WORK REQUIRED:
Here are some records; return them all exactly.

----

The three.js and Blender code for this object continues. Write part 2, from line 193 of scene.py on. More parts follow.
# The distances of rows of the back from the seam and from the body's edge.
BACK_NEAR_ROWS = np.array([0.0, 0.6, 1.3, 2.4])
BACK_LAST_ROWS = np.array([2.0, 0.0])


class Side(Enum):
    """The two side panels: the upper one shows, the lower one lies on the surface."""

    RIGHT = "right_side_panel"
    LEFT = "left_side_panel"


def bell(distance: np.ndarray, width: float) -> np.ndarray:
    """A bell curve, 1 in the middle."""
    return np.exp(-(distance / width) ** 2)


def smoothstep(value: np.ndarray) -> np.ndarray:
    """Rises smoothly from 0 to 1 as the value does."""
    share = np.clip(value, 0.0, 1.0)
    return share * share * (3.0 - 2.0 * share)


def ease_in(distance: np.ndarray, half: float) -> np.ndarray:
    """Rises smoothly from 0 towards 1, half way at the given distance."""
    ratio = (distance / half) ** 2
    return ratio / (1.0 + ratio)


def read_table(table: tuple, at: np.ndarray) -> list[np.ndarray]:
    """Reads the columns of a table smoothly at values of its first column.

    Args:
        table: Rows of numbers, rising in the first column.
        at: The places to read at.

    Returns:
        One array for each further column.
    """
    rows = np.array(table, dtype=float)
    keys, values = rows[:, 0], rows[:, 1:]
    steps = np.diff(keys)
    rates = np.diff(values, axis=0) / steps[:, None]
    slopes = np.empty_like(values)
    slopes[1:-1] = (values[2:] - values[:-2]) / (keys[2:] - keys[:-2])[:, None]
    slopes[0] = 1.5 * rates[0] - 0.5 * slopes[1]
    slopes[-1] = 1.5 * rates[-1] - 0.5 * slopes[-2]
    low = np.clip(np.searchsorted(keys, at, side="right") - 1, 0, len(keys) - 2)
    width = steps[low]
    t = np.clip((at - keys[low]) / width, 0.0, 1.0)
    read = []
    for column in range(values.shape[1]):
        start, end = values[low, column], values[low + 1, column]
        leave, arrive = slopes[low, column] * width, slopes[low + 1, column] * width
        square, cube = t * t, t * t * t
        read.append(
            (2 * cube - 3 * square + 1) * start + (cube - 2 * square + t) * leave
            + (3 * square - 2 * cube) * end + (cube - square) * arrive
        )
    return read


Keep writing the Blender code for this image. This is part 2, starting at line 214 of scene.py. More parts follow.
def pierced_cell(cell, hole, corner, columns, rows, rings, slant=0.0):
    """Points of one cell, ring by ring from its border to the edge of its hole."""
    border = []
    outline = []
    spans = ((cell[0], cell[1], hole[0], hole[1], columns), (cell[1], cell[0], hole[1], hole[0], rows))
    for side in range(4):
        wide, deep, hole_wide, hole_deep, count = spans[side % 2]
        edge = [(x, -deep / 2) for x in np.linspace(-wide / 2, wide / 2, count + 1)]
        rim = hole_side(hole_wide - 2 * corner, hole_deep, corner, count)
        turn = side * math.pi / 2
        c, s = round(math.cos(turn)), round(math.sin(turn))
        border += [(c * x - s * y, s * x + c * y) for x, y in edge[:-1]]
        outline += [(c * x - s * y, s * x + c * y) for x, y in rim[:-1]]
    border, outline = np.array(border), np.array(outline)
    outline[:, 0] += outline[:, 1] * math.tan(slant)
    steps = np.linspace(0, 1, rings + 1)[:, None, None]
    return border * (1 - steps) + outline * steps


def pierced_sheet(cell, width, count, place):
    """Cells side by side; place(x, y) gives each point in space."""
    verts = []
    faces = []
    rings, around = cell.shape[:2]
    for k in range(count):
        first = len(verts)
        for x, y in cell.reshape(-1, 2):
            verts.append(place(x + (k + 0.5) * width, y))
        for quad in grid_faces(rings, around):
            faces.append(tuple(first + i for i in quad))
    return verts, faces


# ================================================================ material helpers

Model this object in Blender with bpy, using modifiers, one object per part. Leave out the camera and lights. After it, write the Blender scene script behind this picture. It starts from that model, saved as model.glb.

----

TASK RESPONSE:
The three.js and Blender code for this object continues. Write part 2, from line 193 of scene.py on. More parts follow.
# The distances of rows of the back from the seam and from the body's edge.
BACK_NEAR_ROWS = np.array([0.0, 0.6, 1.3, 2.4])
BACK_LAST_ROWS = np.array([2.0, 0.0])


class Side(Enum):
    """The two side panels: the upper one shows, the lower one lies on the surface."""

    RIGHT = "right_side_panel"
    LEFT = "left_side_panel"


def bell(distance: np.ndarray, width: float) -> np.ndarray:
    """A bell curve, 1 in the middle."""
    return np.exp(-(distance / width) ** 2)


def smoothstep(value: np.ndarray) -> np.ndarray:
    """Rises smoothly from 0 to 1 as the value does."""
    share = np.clip(value, 0.0, 1.0)
    return share * share * (3.0 - 2.0 * share)


def ease_in(distance: np.ndarray, half: float) -> np.ndarray:
    """Rises smoothly from 0 towards 1, half way at the given distance."""
    ratio = (distance / half) ** 2
    return ratio / (1.0 + ratio)


def read_table(table: tuple, at: np.ndarray) -> list[np.ndarray]:
    """Reads the columns of a table smoothly at values of its first column.

    Args:
        table: Rows of numbers, rising in the first column.
        at: The places to read at.

    Returns:
        One array for each further column.
    """
    rows = np.array(table, dtype=float)
    keys, values = rows[:, 0], rows[:, 1:]
    steps = np.diff(keys)
    rates = np.diff(values, axis=0) / steps[:, None]
    slopes = np.empty_like(values)
    slopes[1:-1] = (values[2:] - values[:-2]) / (keys[2:] - keys[:-2])[:, None]
    slopes[0] = 1.5 * rates[0] - 0.5 * slopes[1]
    slopes[-1] = 1.5 * rates[-1] - 0.5 * slopes[-2]
    low = np.clip(np.searchsorted(keys, at, side="right") - 1, 0, len(keys) - 2)
    width = steps[low]
    t = np.clip((at - keys[low]) / width, 0.0, 1.0)
    read = []
    for column in range(values.shape[1]):
        start, end = values[low, column], values[low + 1, column]
        leave, arrive = slopes[low, column] * width, slopes[low + 1, column] * width
        square, cube = t * t, t * t * t
        read.append(
            (2 * cube - 3 * square + 1) * start + (cube - 2 * square + t) * leave
            + (3 * square - 2 * cube) * end + (cube - square) * arrive
        )
    return read


Keep writing the Blender code for this image. This is part 2, starting at line 214 of scene.py. More parts follow.
def pierced_cell(cell, hole, corner, columns, rows, rings, slant=0.0):
    """Points of one cell, ring by ring from its border to the edge of its hole."""
    border = []
    outline = []
    spans = ((cell[0], cell[1], hole[0], hole[1], columns), (cell[1], cell[0], hole[1], hole[0], rows))
    for side in range(4):
        wide, deep, hole_wide, hole_deep, count = spans[side % 2]
        edge = [(x, -deep / 2) for x in np.linspace(-wide / 2, wide / 2, count + 1)]
        rim = hole_side(hole_wide - 2 * corner, hole_deep, corner, count)
        turn = side * math.pi / 2
        c, s = round(math.cos(turn)), round(math.sin(turn))
        border += [(c * x - s * y, s * x + c * y) for x, y in edge[:-1]]
        outline += [(c * x - s * y, s * x + c * y) for x, y in rim[:-1]]
    border, outline = np.array(border), np.array(outline)
    outline[:, 0] += outline[:, 1] * math.tan(slant)
    steps = np.linspace(0, 1, rings + 1)[:, None, None]
    return border * (1 - steps) + outline * steps


def pierced_sheet(cell, width, count, place):
    """Cells side by side; place(x, y) gives each point in space."""
    verts = []
    faces = []
    rings, around = cell.shape[:2]
    for k in range(count):
        first = len(verts)
        for x, y in cell.reshape(-1, 2):
            verts.append(place(x + (k + 0.5) * width, y))
        for quad in grid_faces(rings, around):
            faces.append(tuple(first + i for i in quad))
    return verts, faces


# ================================================================ material helpers

Model this object in Blender with bpy, using modifiers, one object per part. Leave out the camera and lights. After it, write the Blender scene script behind this picture. It starts from that model, saved as model.glb.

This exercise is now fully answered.